Według informacji „Pulsu Biznesu” produkcja sprzedana i eksport motoryzacyjny notuje obecnie rekordowe wyniki. Zadłużenie w branży spadło o przeszło 140 mln zł.
„Sektor motoryzacji jest jednym z najbardziej poszkodowanych przerwami w światowych łańcuchach dostaw. Najpierw brakowało części do produkcji, później zaczęły się kłopoty wywołane przez braki surowców” – podał „Puls Biznesu”. „Chociaż trudności te nadal są aktualne, to przedsiębiorstwa nauczyły się lepiej sobie z nimi radzić. Mimo że do dotychczasowych utrudnień dołączyły jeszcze rosnące koszty prądu, gazu i paliwa, produkcja i eksport rosną i poprawia się wypłacalność przedstawicieli sektora” – dodano w gazecie.

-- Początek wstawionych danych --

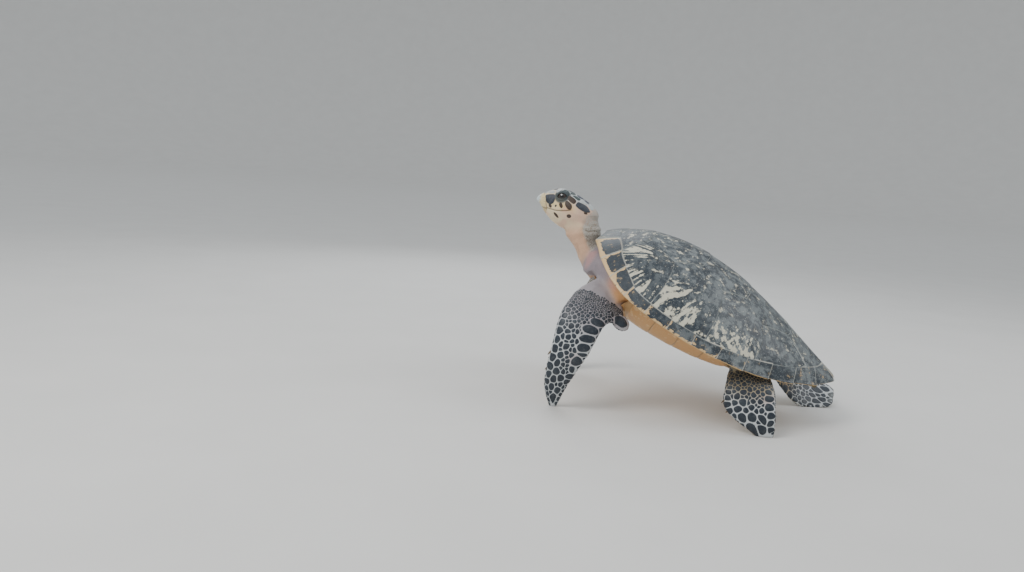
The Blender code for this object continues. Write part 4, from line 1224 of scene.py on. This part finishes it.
def head_ring(y, grow):
    """Section of the head: a flat crown and cheeks tapering to the chin."""
    ring = []
    wide, middle = HEAD_HALF(y) + grow, WIDEST(y)
    for step in range(RING):
        c, s = math.cos(2 * math.pi * step / RING), math.sin(2 * math.pi * step / RING)
        end, flat, arch = (HEAD_TOP(y) + grow, 0.80, 0.86) if s >= 0 else (HEAD_LOW(y) - grow, 0.92, 0.95)
        height = middle + (end - middle) * abs(s) ** arch
        ring.append(Vector((wide * math.copysign(abs(c) ** flat, c), y, height)))
    return ring


def lofted(rings):
    """One ring of edges run through a row of rings by extruding its face again and again."""
    bm = bmesh.new()
    bmesh.ops.create_circle(bm, cap_ends=True, segments=len(rings[0]), radius=1.0)
    cap = bm.faces[:][0]
    for vert, place in zip(cap.verts, rings[0]):
        vert.co = place
    for ring in rings[1:]:
        made = bmesh.ops.extrude_face_region(bm, geom=[cap])["geom"]
        cap = [item for item in made if isinstance(item, bmesh.types.BMFace)][0]
        for vert, place in zip(cap.verts, ring):
            vert.co = place
    bmesh.ops.recalc_face_normals(bm, faces=bm.faces)
    return bm


def sliced(bm, point, normal, soft):
    """Keeps what lies behind the plane, closes the cut and rounds its edge."""
    made = cut(bm, point, normal, clear_outer=True, dist=1e-6)
    edges = [item for item in made if isinstance(item, bmesh.types.BMEdge)]
    bmesh.ops.edgeloop_fill(bm, edges=edges)
    bmesh.ops.bevel(bm, geom=edges, offset=soft, segments=2, profile=0.5, affect="EDGES", material=-1)


def beak_half(upper):
    """The horn of one jaw, cut off where the skin begins and at the mouth."""
    grow = 0.0011 if upper else 0.0008
    stations = [0.0005 + 0.0330 * (step / 36) ** 1.35 for step in range(37)]
    bm = lofted([head_ring(y, grow * ease(y, 0.0, 0.004)) for y in stations])
    edge = UPPER_EDGE if upper else LOWER_EDGE
    slope = edge[1] - edge[0]
    backward = Vector((0, -slope.z, slope.y)).normalized()
    sliced(bm, edge[0], backward if backward.y > 0 else -backward, 0.0007)
    height = MOUTH - 0.0012 if upper else MOUTH - 0.0016
    sliced(bm, Vector((0, 0, height)), Vector((0, 0, -1 if upper else 1)), 0.0005)
    for vert in bm.verts:
        place = vert.co.copy()
        if upper:
            vert.co.z -= 0.0012 * hump(place.y, 0.006) * ease(place.z, 0.008, -0.004)
            vert.co.y += 0.0013 * hump(off_left(place, NOSTRIL), 0.0013)
        else:
            tuck = 0.0011 * hump(place.z - height, 0.0035)
            vert.co.x -= math.copysign(min(tuck, abs(place.x)), place.x)
            vert.co.y += tuck
        vert.co.y += 0.0012 * math.sin(place.z * 210) * ease(place.y, 0.010, 0.016)
    bmesh.ops.transform(bm, matrix=HEAD, verts=bm.verts)
    return bm


beak = Paint("beak_horn")
spot = beak.here()
own = beak.attribute("tone", "Color")
streaks = beak.noise(beak.stretched(spot, (1.0, 0.35, 1.6)), 420.0, 3.0)
beak_material = beak.surface(
    Base_Color=beak.mix(beak.rise(streaks, 0.45, 0.75) * 0.55, own, tone(150, 118, 78)),
    Roughness=0.34 + streaks * 0.16, Coat_Weight=0.15,
    Normal=beak.bump(streaks * 0.5 + beak.noise(spot, 700.0, 2.0) * 0.3, 0.00025, 0.6))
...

Według przytaczanych przez „Puls Biznesu” danych Krajowego Rejestru Długów BIG łączne zadłużenie branży motoryzacyjnej w Polsce przekracza dzisiaj 306 mln zł. Długi dotyczą 11,8 tys. firm, do których zaliczają się przedsiębiorstwa produkcyjne, ale też handlowe i warsztaty. Największe zadłużenie, które wynosi 283,5 mln zł dotyczy handlu. W przypadku produkcji mowa o zadłużeniu rzędu 22,8 mln zł. Eksperci uspokajają jednak, że zadłużenie sektora motoryzacyjnego raczej nie będzie się pogłębiać.
Cytowany przez gazetę prezes Polskiego Związku Przemysłu Motoryzacyjnego Jakub Faryś przewiduje, że w najbliższym czasie branża ureguluje „znaczną część” zadłużenia, a sytuację sprzedażową w kraju ocenia on jako „stabilną”.